There are, to be sure, some uncertain valuation issues involved, but I think it’s clear that the fair market value of an Olympic gold medal is more than zero — and more than $600. Olympic medalists should, I would think, be doing their best to estimate that amount, report it as income, and pay taxes accordingly. If the IRS determines that the fair market value is higher than what the medalist claims (and if the in-kind income hasn’t been reported on an information return), then the medalist would “have the burden of proving that the value of the prize was less than the amount determined by respondent.” Haeder v. Commissioner, 81 T.C.M. 987, 999 (2001).
Sound harsh?
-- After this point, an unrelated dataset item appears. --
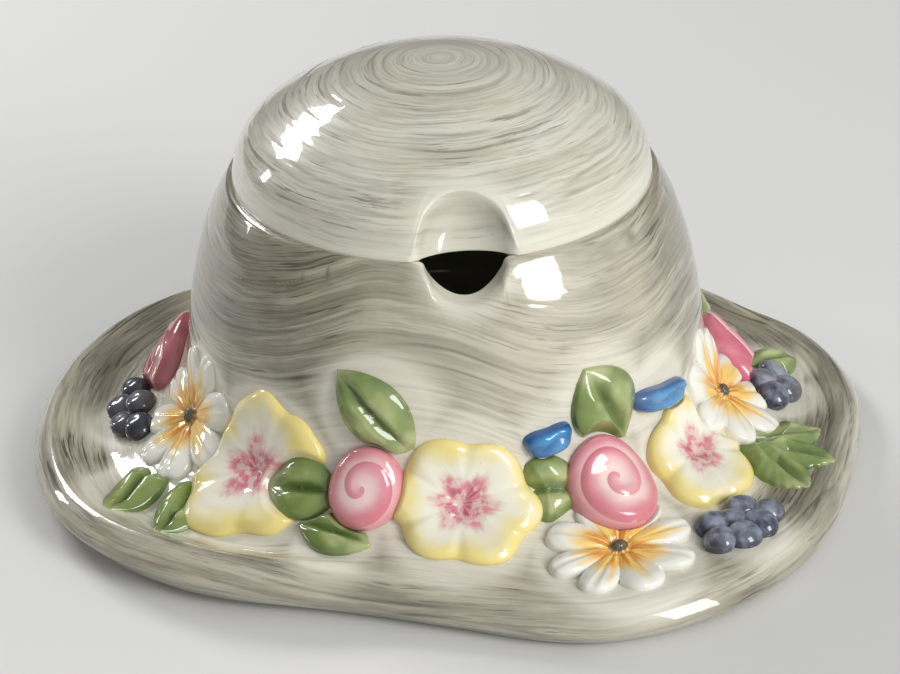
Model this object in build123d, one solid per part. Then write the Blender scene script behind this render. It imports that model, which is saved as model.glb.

Yes, taxes are tough for those of us compensated in the form of impressionist artwork and precious metal. But why should Olympians play by different rules? (Because New York has the second highest number of Olympic golds and the state’s senior senator is set to become the top-ranking Democrat in the chamber?)
Of course, I can say only that Olympic medalists probably pay less than they owe because I haven’t seen their tax returns. It may be the case that Olympic medalists are underreporting their income and the IRS has chosen not to challenge them (or has resolved all of these cases nonpublicly). But it is also possible that, unbeknownst to me (and to Senator Schumer and Grover Norquist), Olympic medalists routinely report the fair market value of their medals as income and pay taxes accordingly. That would be the true Team USA spirit.